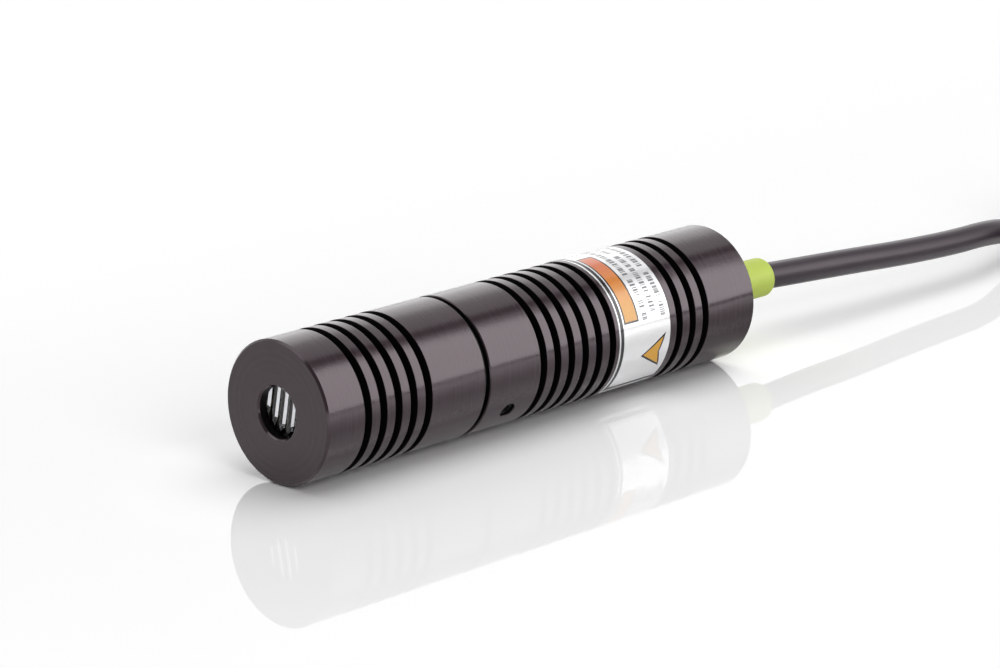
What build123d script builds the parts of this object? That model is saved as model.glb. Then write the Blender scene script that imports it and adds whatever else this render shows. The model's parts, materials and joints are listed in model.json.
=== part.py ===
from build123d import *
import math
import os

# A line laser module: a turned barrel in two pieces, lying on its side with its lead. The front
# piece holds the optics, and the rear one the laser diode and its driver board.
# Sizes are in millimetres and degrees. The barrel's axis is Y and the beam leaves towards -Y.
# The origin is the centre of the aperture on the front face, and +Z is up.

# Barrel, in two pieces with a seal ring in the joint
barrel_d = 20.0
head_len = 29.3
joint_gap = 0.85
body_len = 54.85
rim_chamfer = 0.3
joint_chamfer = 0.15

# Ring grooves: the first of each group is placed from the nearest end of its barrel piece
groove_w = 1.3
groove_depth = 1.35
groove_pitch = 2.8
head_groove_start = 6.6
head_groove_count = 5
mid_groove_offset = 9.85
mid_groove_count = 6
rear_groove_offset = 17.0
rear_groove_count = 3

# Fits, as the radial play between turned pieces, and the gap under what is soldered or laid
slide_fit = 0.02
thread_fit = 0.03
lay_gap = 0.01

# Main barrel: its wall, which sets the socket and the rear bore, and the web between them
barrel_wall = 2.5
socket_play = 0.85
web_thick = 2.5
web_step = 3.0

# Front barrel: each bore is set by the wall or step around it, and the aperture by its own size
aperture_d = 7.2
aperture_chamfer = 0.25
front_wall = 1.4
pocket_wall = 4.0
pocket_depth = 10.0
tunnel_step = 1.4
spigot_wall = 2.0
cell_bore_depth = 10.3
spigot_len = 10.5

# Seal ring in the joint
seal_inset = 0.8

# Grub screw in the side of the main barrel
screw_d = 2.5
screw_offset = 5.0
screw_angle = -34.0
screw_sink = 0.5
hex_flats = 1.3
hex_depth = 1.0

# Line lens with cylinder flutes, its gasket and its ring
lens_thick = 3.0
flute_pitch = 1.58
flute_depth = 0.4
flute_lean = 10.0
gasket_w = 1.3
gasket_thick = 1.0
ring_w = 1.8
ring_thick = 2.0
slot_w = 1.2
slot_depth = 0.8

# Collimator: lens, cell, ring and spring
cell_len = 6.5
cell_play = 2.15
collimator_share = 0.58
collimator_thick = 2.8
collimator_edge = 1.2
collimator_rim = 0.5
cell_rear_wall = 2.2
cell_seat_step = 0.6
collimator_ring_thick = 1.2
spring_wire_d = 0.6
spring_turns = 2
spring_play = 0.6

# Laser diode in its holder
holder_len = 9.0
cone_step = 0.3
cone_depth = 1.45
can_d = 3.55
can_height = 2.3
can_setback = 0.45
flange_d = 5.6
flange_thick = 1.2
clamp_thread_d = 6.5
clamp_thick = 2.0
clamp_bore_d = 3.8
lead_d = 0.45
lead_circle_d = 2.54
lead_lap = 1.85

# Driver board and the tube around it
board_len = 24.0
board_thick = 0.8
board_gap = 1.0
board_corner = 0.8
tube_wall = 0.25
tube_len = 26.5

# Rear plug, its seal and the lead's strain relief
plug_len = 5.5
plug_recess = 0.5
plug_groove_w = 1.2
plug_groove_depth = 0.9
plug_groove_offset = 2.2
spanner_hole_d = 1.5
spanner_hole_depth = 2.0
sleeve_d = 5.9
sleeve_reach = 13.2
sleeve_round = 0.75
sleeve_flange_d = 8.4
sleeve_flange_thick = 1.2
jacket_d = 4.0
jacket_setback = 0.4
wire_d = 1.1
wire_spacing = 1.8
wire_len = 3.4

# Foil label around the land between the rear two groove groups
label_offset = 25.85
label_w = 10.6
label_thick = 0.06
label_from = -54.0
label_to = 180.0

# Places that follow from the sizes above
barrel_r = barrel_d / 2
floor_z = -barrel_r
bore_d = barrel_d - 2 * barrel_wall
web_bore_d = bore_d - 2 * web_step
cone_d = web_bore_d - 2 * cone_step
pocket_d = barrel_d - 2 * pocket_wall
tunnel_d = pocket_d - 2 * tunnel_step
cell_bore_d = bore_d - 2 * spigot_wall
spring_d = cell_bore_d - 2 * spring_play
collimator_d = cell_bore_d * collimator_share
collimator_clear_d = collimator_d - 2 * collimator_rim
cell_rear_d = collimator_d - 2 * cell_seat_step
spanner_circle_d = (sleeve_d + bore_d) / 2
body_front = head_len + joint_gap
barrel_end = body_front + body_len
spigot_end = head_len + spigot_len
spigot_d = bore_d - 2 * slide_fit
socket_end = spigot_end + socket_play
holder_seat = socket_end + web_thick
holder_end = holder_seat + holder_len
cell_end = socket_end - cell_play
cell_start = cell_end - cell_len
screw_y = body_front + screw_offset
lens_back = front_wall + lens_thick
gasket_back = lens_back + gasket_thick
flange_front = holder_seat + can_setback + can_height
flange_back = flange_front + flange_thick
board_front = holder_end + board_gap
board_back = board_front + board_len
board_top = -lead_d / 2 - lay_gap
plug_back = barrel_end - plug_recess
plug_front = plug_back - plug_len
sleeve_end = barrel_end + sleeve_reach
flange_inner = plug_front - sleeve_flange_thick
jacket_inner = flange_inner - jacket_setback

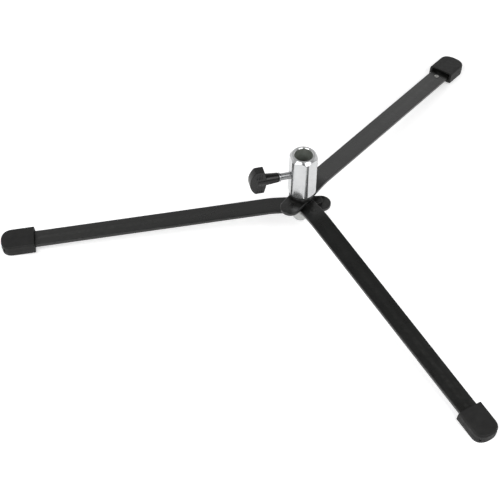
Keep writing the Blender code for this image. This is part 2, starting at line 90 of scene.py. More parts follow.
# Bars and boots
BAR_WIDTH = 0.018
BAR_THICKNESS = 0.0034
BAR_TOP_AT_MOUTH = 0.0102               # above the floor
BEND_DISTANCE = 0.0265
SWING_TIP = 0.2693
FIXED_TIP = 0.2798
MOUTHS = {"lower_leg": 0.2412, "middle_leg": 0.2518, "upper_leg": 0.2569}
TIPS = {"lower_leg": SWING_TIP, "middle_leg": FIXED_TIP, "upper_leg": SWING_TIP}
RIVET_FROM_TIP = 0.0200
RIVET_HEAD_RADIUS, RIVET_HEAD_HEIGHT, RIVET_SHANK_RADIUS = 0.0023, 0.0010, 0.0016
STOP_DISTANCE = 0.0155
STOP_RADIUS, STOP_HEIGHT, STOP_SHANK_RADIUS = 0.0041, 0.0033, 0.0020
BEND_RADIUS = 0.060
BAR_EDGE = 0.0008                       # rounding along the bar's edges
BAR_TIP_CORNER = 0.003
SWING_OVERHANG, SWING_END_RADIUS = 0.0273, 0.009
FIXED_OVERHANG, FIXED_END_RADIUS = 0.0108, 0.0108
STUD_RADIUS = 0.00395
BOOT_LENGTH = 0.0309
BOOT_HALF_WIDTH = 0.0120
BOOT_HEIGHT = 0.0106
BOOT_SOLE_DEPTH = 0.0068
BOOT_TIP = 0.0106
BOOT_TIP_EXPONENT = 2.4
BOOT_ROUNDING = 0.0020
BOOT_MOUTH_AIR = 0.0024
BOOT_CAVITY_HALF_WIDTH = 0.0095
BOOT_SOLE_EDGE = 0.0005
SEAM_WIDTH, SEAM_HEIGHT = 0.0004, 0.00012       # mould seam round a boot

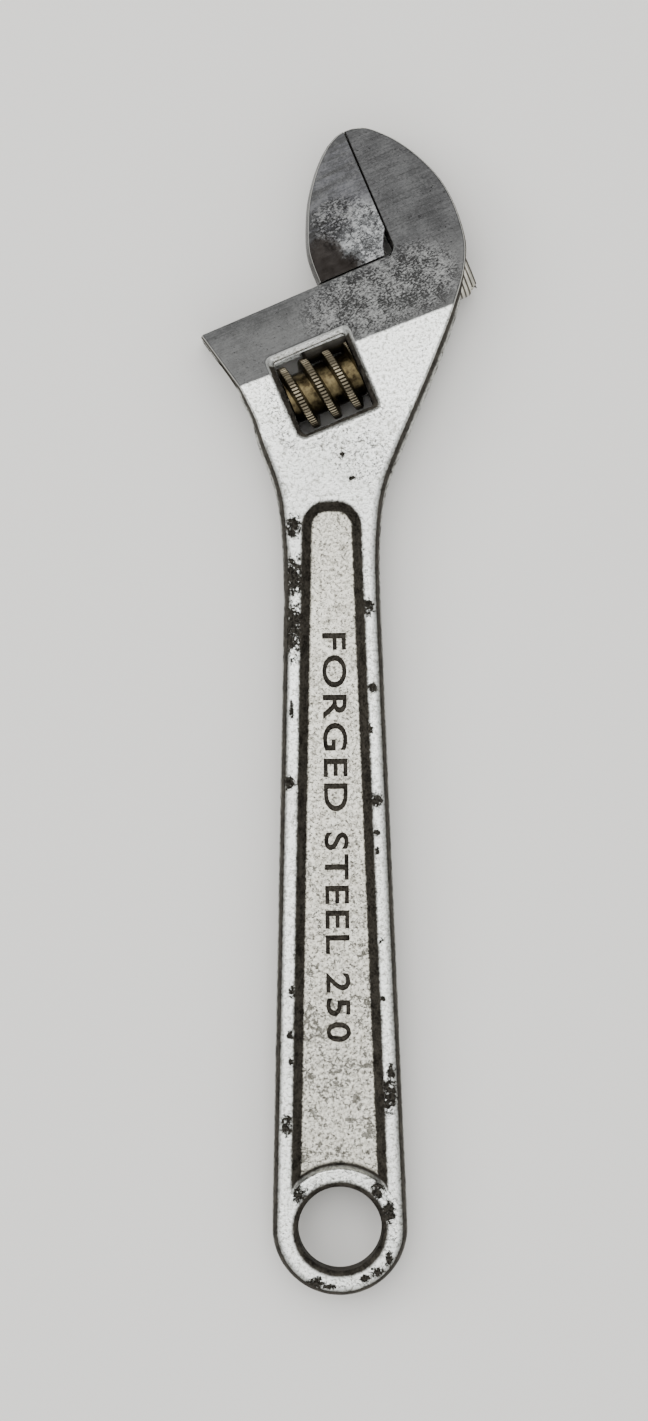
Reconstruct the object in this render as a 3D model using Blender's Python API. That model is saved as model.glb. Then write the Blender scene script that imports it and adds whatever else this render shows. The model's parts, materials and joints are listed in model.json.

--- WHAT THE TASK ASKS ---
State only the count of lines above that hold the string "follow".

--- REPLY ---
2